Backend 2 columns 8 columns
PGX 44.5 bytes per entry 68.5 bytes per entry
MySQL 39.8 bytes per entry 71.2 bytes per entry
SQLite 14.1 bytes per entry 44.6 bytes per entry

Remember thats ATSDB adds an implicit 4 bytes for the timestamp. So, for the 2 column version, the minimum entropy is 4 (timestamp)+4 (sensor value)+1(status value), i..e 9 bytes per entry, and for the 8 column version, it requires an additional 6*4 bytes, eg a total of 35 bytes. Based, on those number, we can get the DB engine storage overhead, and the lower the better:

Backend 2 columns 8 columns
PGX 394% overhead 96% overhead
MySQL 342% overhead 103% overhead
SQLite 57% overhead 27% overhead

Yet, to be precise, MySQL has a wonderful feature that allows to change the storage engine. Most commonly, InnoDB is used, but actually, MyISAM is so much more performant in terms of storage efficiency, at the cost of slower inserts speed. So, to be exact, we need to evaluate the storage efficiency comparing both MyISAM and InnoDB against SQLite:

Backend 2 columns (bytes/entry) 2 columns (overhead) 8 columns (bytes/ entry) 8 columns (overhead)
SQLite 14.1 57% 44.6 27%
MySQL (MyISAM) 10.1 12% 35.1 0%

Using MyISAM, MySQL can over perform SQLite, and that makes it a better choice for archiving warm data, eg tables that at mostly read and seldom updated. But for live data, eg tables where most operations are about inserting or updating, and where reads are handling in memory using L1 cache, then SQLite is definitely a very good choice.

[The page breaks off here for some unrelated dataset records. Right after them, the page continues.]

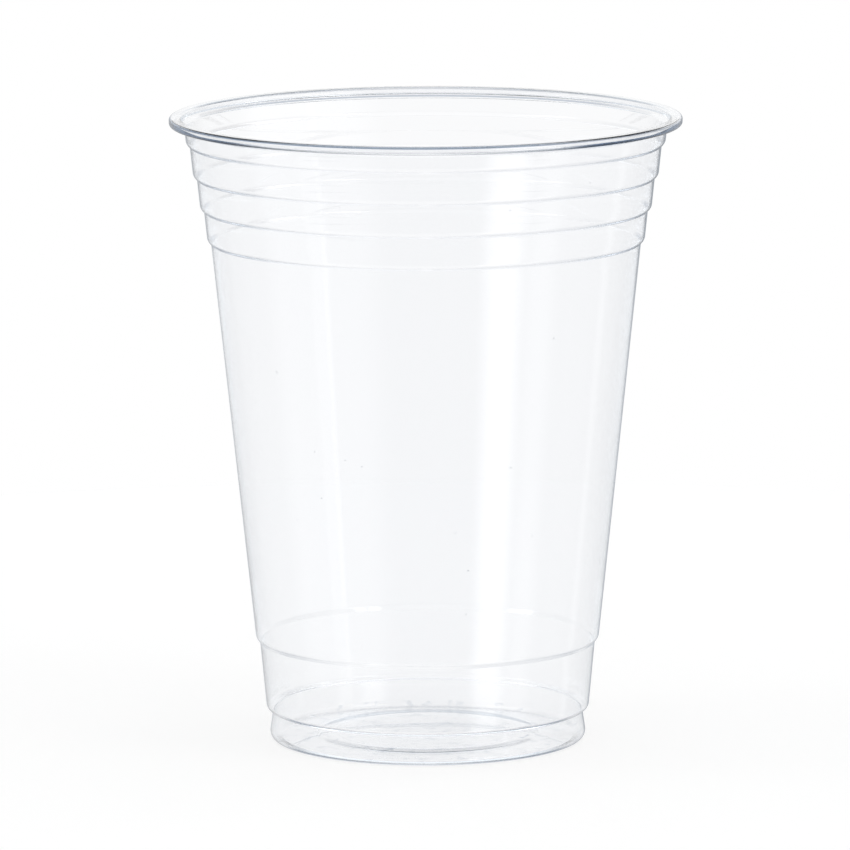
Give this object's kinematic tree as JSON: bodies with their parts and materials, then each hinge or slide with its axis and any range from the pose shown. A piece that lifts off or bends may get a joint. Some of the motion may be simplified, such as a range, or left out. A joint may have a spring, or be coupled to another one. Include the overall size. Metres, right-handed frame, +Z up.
{
  "type": "plastic disposable cup",
  "caption": "Clear disposable cold-drink cup with a turned-under rim, stacking rings below it, a tapered wall and a flared foot with a raised floor.",
  "frame": {"origin": "centre of the contact ring under the foot, on the surface the cup stands on", "axes": "+Z up along the cup's axis, from the foot to the rim; the cup is round, so X and Y are any two directions across it"},
  "size_m": [0.098, 0.098, 0.1205],
  "materials": {
    "clear_plastic": "clear, glossy"
  },
  "bodies": {
    "root": {"cup": "clear_plastic"}
  },
  "joints": []
}
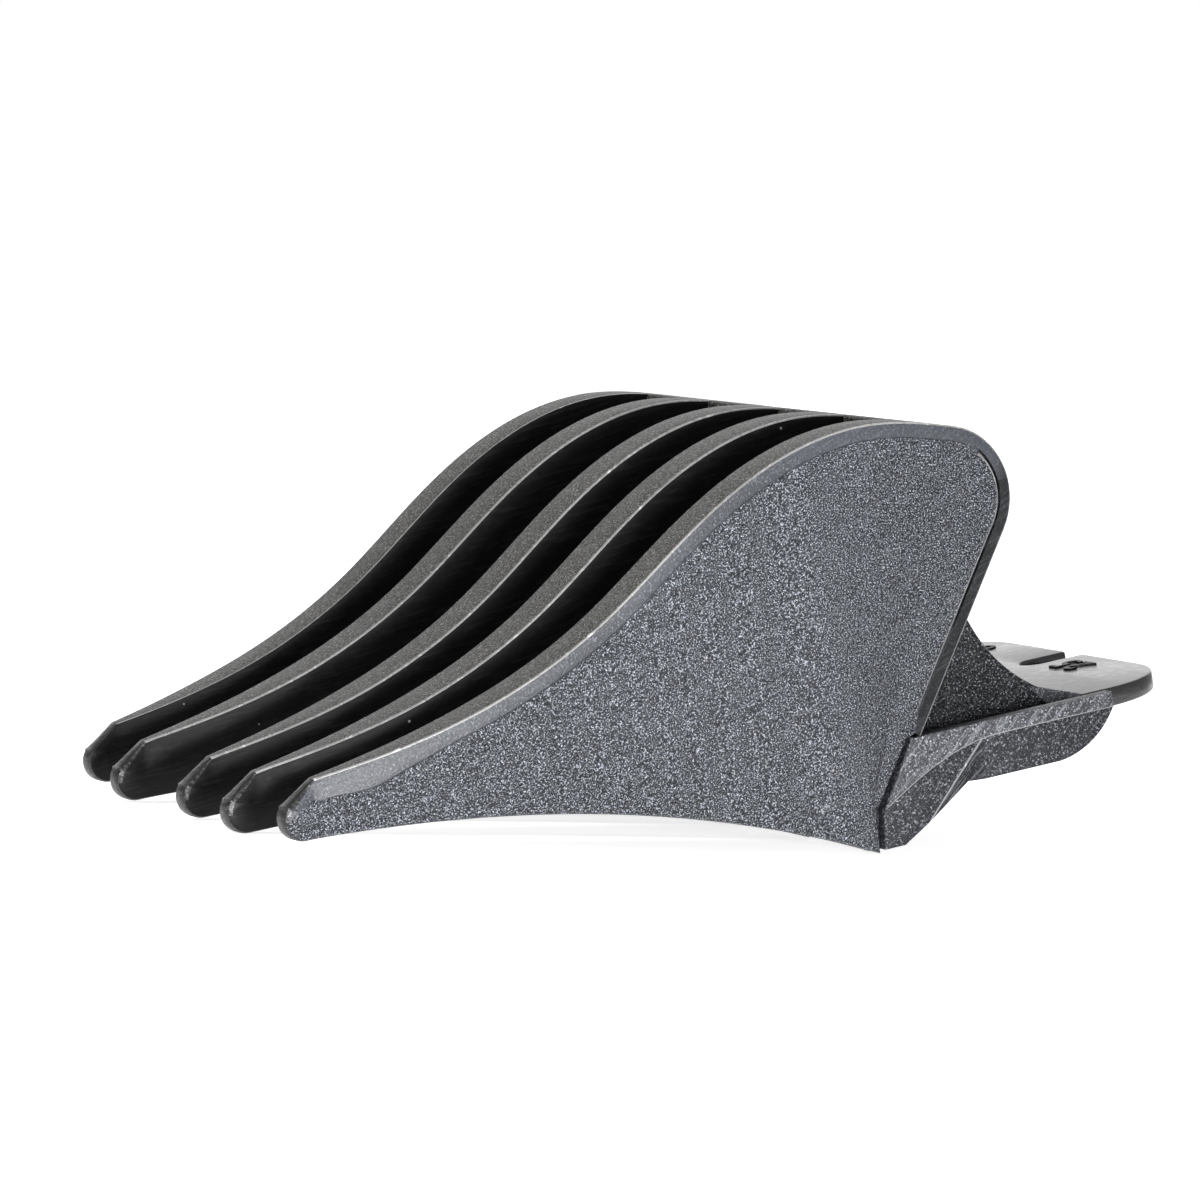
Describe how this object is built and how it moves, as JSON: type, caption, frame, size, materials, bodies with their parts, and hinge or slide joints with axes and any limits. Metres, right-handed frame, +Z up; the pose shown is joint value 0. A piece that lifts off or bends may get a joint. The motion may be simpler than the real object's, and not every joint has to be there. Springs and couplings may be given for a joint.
{
  "type": "hair clipper guide comb",
  "caption": "Slide-on guide comb for a full-size hair clipper: tall curved teeth, a rounded rear wall, side rails for the blade and a slotted snap tongue.",
  "frame": {"origin": "middle of the footprint, on the surface the comb stands on: noses of the teeth and heels", "axes": "+X from the tooth tips to the tongue, +Y to the comb's left seen from behind, +Z up, skin side up"},
  "size_m": [0.0792, 0.0486, 0.0329],
  "materials": {
    "textured_plastic": "charcoal plastic with a coarse spark-eroded texture",
    "satin_plastic": "the same charcoal plastic, satin",
    "polished_plastic": "the same charcoal plastic, polished"
  },
  "bodies": {
    "comb": {"tooth_1": "textured_plastic", "tooth_2": "textured_plastic", "tooth_3": "textured_plastic", "tooth_4": "textured_plastic", "tooth_5": "textured_plastic", "crown": "satin_plastic", "rear_panel": "satin_plastic", "front_bar": "satin_plastic", "back_sweep": "satin_plastic", "tongue_root": "polished_plastic", "body_side_right": "textured_plastic", "ledge_right": "satin_plastic", "rail_right": "textured_plastic", "rail_band_right": "textured_plastic", "body_side_left": "textured_plastic", "ledge_left": "satin_plastic", "rail_left": "textured_plastic", "rail_band_left": "textured_plastic"},
    "tongue": {"tongue_plate": "polished_plastic", "finger_right": "polished_plastic", "finger_left": "polished_plastic", "snap_ridge_right": "satin_plastic", "snap_ridge_left": "satin_plastic", "size_mark_length": "polished_plastic", "size_mark_number": "polished_plastic"}
  },
  "joints": [
    {"name": "tongue_flex", "type": "hinge", "parent": "comb", "child": "tongue", "pos_m": [0.03025, 0, 0.01126], "axis": [0, -1, 0], "range_deg": [0, 5], "stiffness_Nm_per_rad": 2.5}
  ]
}
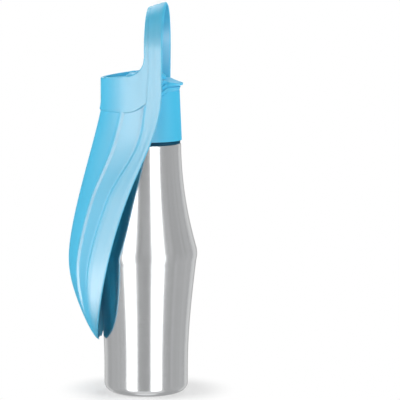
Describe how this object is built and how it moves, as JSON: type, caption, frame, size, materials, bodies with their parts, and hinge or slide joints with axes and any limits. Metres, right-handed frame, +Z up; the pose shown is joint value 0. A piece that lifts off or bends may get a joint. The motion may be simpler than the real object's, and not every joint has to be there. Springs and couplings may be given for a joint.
{
  "type": "dog travel water bottle",
  "caption": "Steel travel water bottle for dogs with a screw cap, a pull-up pouring valve and a leaf-shaped drinking trough that swings up on side pivots.",
  "frame": {"origin": "centre of the bottle's base, on the surface it stands on", "axes": "+Z up along the bottle's axis, +Y towards the middle of the trough's back, -Y towards the cap's front lip, X along the trough's pivot axis"},
  "size_m": [0.0888, 0.1055, 0.3178],
  "materials": {
    "body_steel": "brushed",
    "navy_ring": "satin",
    "cap_blue": "satin",
    "trough_blue": "satin",
    "liner": "satin",
    "seal": "satin",
    "black_rubber": "satin",
    "screw_steel": "satin"
  },
  "bodies": {
    "bottle": {"bottle_shell": "body_steel", "base_disc": "body_steel", "neck_insert": "body_steel", "shoulder_ring": "navy_ring"},
    "cap_carrier": {"mouth_gasket": "seal"},
    "cap": {"cap_shell": "cap_blue", "cap_liner": "liner", "spout_collar": "cap_blue", "vent_valve": "seal", "pivot_yoke": "cap_blue", "yoke_screws": "screw_steel", "pivot_pins": "screw_steel", "hinge_washers": "black_rubber"},
    "valve": {"valve_knob": "cap_blue", "knob_o_ring": "black_rubber", "valve_stem": "liner", "valve_plug": "seal"},
    "trough": {"trough": "trough_blue"}
  },
  "joints": [
    {"name": "cap_lift", "type": "slide", "parent": "bottle", "child": "cap_carrier", "axis": [0, 0, 1], "range_m": [0, 0.006]},
    {"name": "cap_turn", "type": "hinge", "parent": "cap_carrier", "child": "cap", "pos_m": [0, 0, 0], "axis": [0, 0, 1], "range_deg": [0, 540]},
    {"name": "valve_pull", "type": "slide", "parent": "cap", "child": "valve", "axis": [0, 0, 1], "range_m": [0, 0.006]},
    {"name": "trough_tilt", "type": "hinge", "parent": "cap", "child": "trough", "pos_m": [0, 0, 0.247], "axis": [1, 0, 0], "range_deg": [0, 140.5]}
  ],
  "couplings": [
    {"joint": "cap_lift", "follows": "cap_turn", "m_per_rad": 0.0006366}
  ]
}
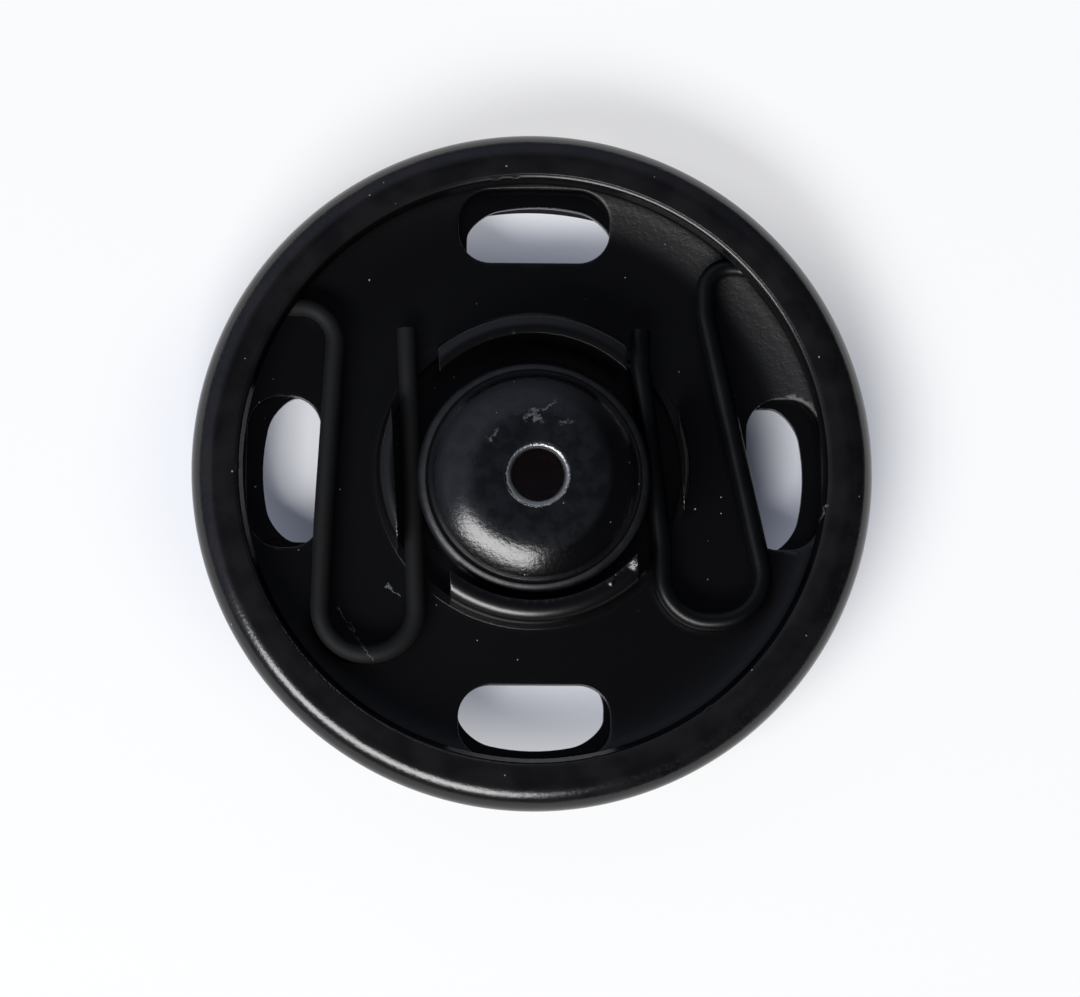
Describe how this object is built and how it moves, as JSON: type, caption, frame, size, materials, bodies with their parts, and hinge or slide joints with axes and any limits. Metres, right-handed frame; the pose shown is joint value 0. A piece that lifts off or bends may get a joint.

As for PGX, I do not have enough knowledge about its internal storage structure to say wether it can be optimised, but this post should be a good starting link. I'll blog about that in a later post.

Conclusion

The results speaks for it, and I must admit I was completely biased and wrong: SQLite is not a "light DB",  it is an over performing database!

And when taking into account how easy it is to deploy an SQLite database compared to deploying MySQL or PGX, this makes SQLite the preferred data-store choice for many applications.